Charles Trottmann a commencé par défendre les premiers résultats de ce plan de développement, prévu pour jusqu’à 2028 ou 2029. « En 2018, 2019, au moment où ce plan France-Comores est élaboré, on était dans une situation de crise totale avec les Comores qui refusaient de reprendre leurs ressortissants qui étaient sous OQTF », rappelle-t-il. Sur ce point, il affirme que désormais, l’Union des Comores est « irréprochable », reprenant 25.000 ressortissants comoriens par an sans laisser-passer consulaire. « Les Comores n’ont jamais fait défaut sur cette partie de leur obligation », soutient-il.
Cinq hôpitaux et cinquante écoles construits ou rénovés
En revanche, il admet que la prévention des départs est davantage à travailler. Car ce plan de développement a en effet pour but de contribuer à endiguer l’immigration clandestine en partance de l’Union des Comores vers Mayotte en agissant sur les causes profondes de cette dernière. Ainsi, une équipe d’une quinzaine de personnes de l’AFD ainsi qu’une cinquantaine de collaborateurs d’Expertise France, qui met en œuvre un tiers du programme, travaillent par exemple sur la rénovation de cinq hôpitaux, sur la construction ou rénovation de cinquante écoles ainsi que sur la formation professionnelle de 8.000 personnes.

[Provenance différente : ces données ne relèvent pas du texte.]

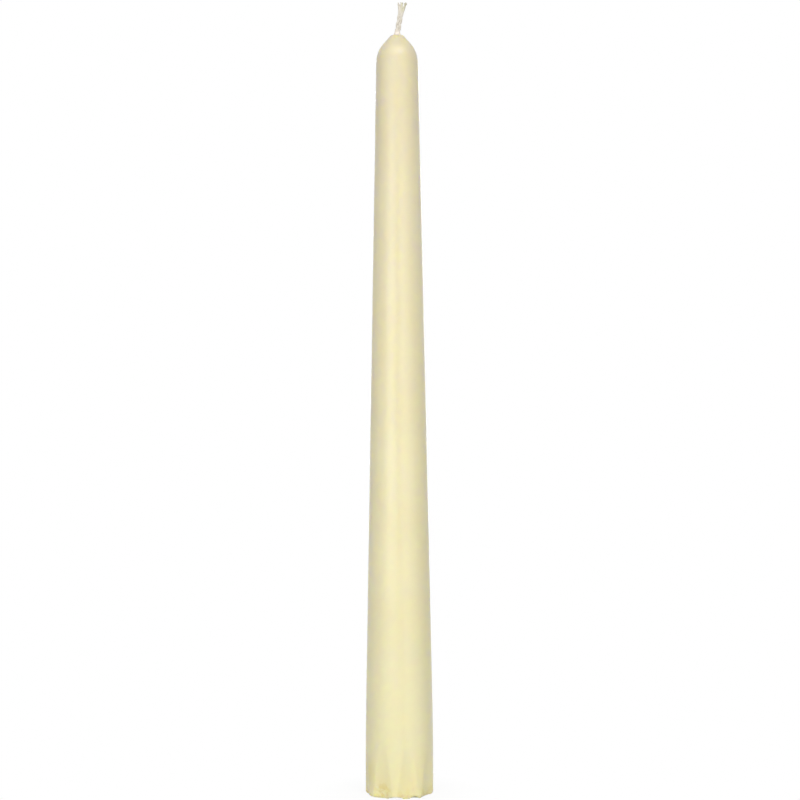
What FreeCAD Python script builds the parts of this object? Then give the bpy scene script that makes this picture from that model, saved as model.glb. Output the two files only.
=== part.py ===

« Quand vous dites que les Comores respectent leur part du contrat, c’est faux », commence à répondre le sénateur mahorais Thani Mohamed Soilihi lors de l’audition, arguant que la situation migratoire à Mayotte n’a jamais été aussi préoccupante. Il affirme que l’Union des Comores fait un « chantage à la bombe migratoire » au département français. « Désormais, des Africains des grands plateaux, qui ne connaissent pas forcément Mayotte, viennent aux Comores et on leur dit : « Non, en fait, il y a un eldorado là bas, allez-y ». Et c’est comme ça qu’on se retrouve avec un flux aussi massif de migrants qui n’avaient pas l’habitude, jusqu’à présent, de venir à Mayotte », argumente le sénateur. Pour lui, le fait que l’Union des Comores accepte d’accueillir 25.000 de ses concitoyens expulsés de Mayotte par an est tout simplement un devoir, et non un service rendu à la France.
« Azali Assoumani se moque de nous »
Les mots du sénateurs sont forts, sûrement déçu après avoir encouragé ce plan de développement en 2019 : il est question de « 150 millions [d’euros] foutus à la poubelle », ou encore d’« Azali Assoumani [qui] se moque de nous ». Pour y remédier, Thani Mohamed Soilihi préconise que la France passe par un autre pays et que les migrants qui viennent à Mayotte de façon irrégulière soient amenés par avion vers ce pays pour y formuler leur demande de séjour ou de statut de réfugié à partir de là-bas, quitte à faire intervenir des Organisations non gouvernementales (ONG) dans le processus. Il veut ainsi s’inspirer de l’accord récent signé entre le Rwanda et le Royaume-Uni. La France, elle, s’engagerait à les accompagner « de façon humaine, condition dont ils ne bénéficient pas aujourd’hui, puisque c’est dans des kwassa-kwassa qu’ils risquent leur vie tous les jours ».
De son côté, le sénateur Saïd Omar Oili n’a rien ajouté sur le sujet, jugeant que pour une fois, il était pleinement d’accord avec son homologue.
La Russie soutient les revendications comoriennes
Dans une interview pour le journal comorien Al-Watwan parue le vendredi 16 février, l’ambassadeur russe à Madagascar, Andrey Andreev, a affirmé « le soutien continu de la Russie au droit légitime des Comores à restaurer la souveraineté sur l’île de Mayotte ». La Russie est en effet dans une démarche de renforcement des liens avec l’Union des Comores, pays avec lequel les échanges se multiplient au fil des années, avec, par exemple, des conférences sur le développement touristique, de l’assistance humanitaire ou encore l’octroi de bourses d’études pour les étudiants comoriens en Russie. Dans l’interview, il est également question de développer la coopération dans le secteur de l’agriculture par exemple, très important aux Comores. Une stratégie qui semble s’insérer dans celle plus globale d’étendre l’influence de la Russie en Afrique. C’est ainsi qu’au cours de l’interview, l’ambassadeur Andrey Andreev a insisté sur le droit des pays africains à choisir leurs partenaires internationaux librement.